The South Sulawesi race remains tight, with no clear winner. 

An August 2017 survey from Poltracking put Limpo’s electability at 21.87 percent, Halid at 21.27 percent, Abdullah at 20.46 percent and Agus at 9.97 percent, with 26.43 percent of respondents still undecided. 

A February survey from Populi Center, on the other hand, had Abdullah in the lead with 32 percent, while Ichsan, Halid and Agus trailed with 20.3, 17 and 10.9 percent, respectively.

Meanwhile, an April poll from the Centre for Strategic and International Studies (CSIS), puts Halid on top with 30.6 percent, while Abdullah and Ichsan nearly level with 21.2 and 20.7 percent, respectively. Agus once again was in last place with 9.9 percent. 

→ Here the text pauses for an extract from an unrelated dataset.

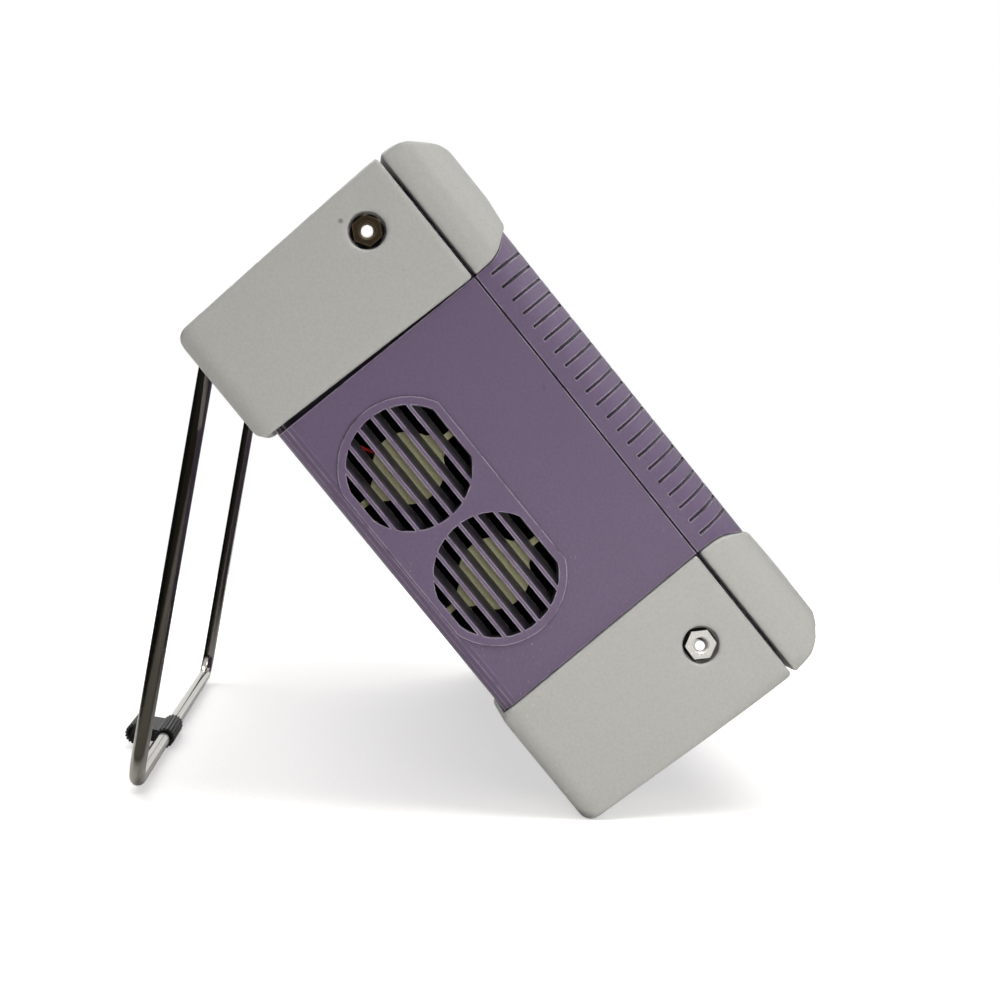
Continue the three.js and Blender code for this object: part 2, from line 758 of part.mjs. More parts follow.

The most recent poll, conducted in early June by Indo Barometer, puts Abdullah in the lead with 31.8 percent, Ichsan second with 20.4 percent, Halid third with 18 percent, and Agus last with 7.1 percent. With 22.7 percent of respondents still undecided, it's still anyone's game.

Alauddin Makassar State Islamic University political analyst Firdaus Muhammad said the closeness of the race was due to structured plans from each of the candidates’ campaign teams.

He added that the three frontrunners have also used negative campaign tactics to great effect.

"The three candidate pairs have used polling results and their opponents’ negative issues as campaign material, instead of their own programs," Firdaus said. 

He added that there was a risk of conflict breaking out after the election results came in. "The supporters of the losing candidates will likely not accept it and would consider the winners as cheaters."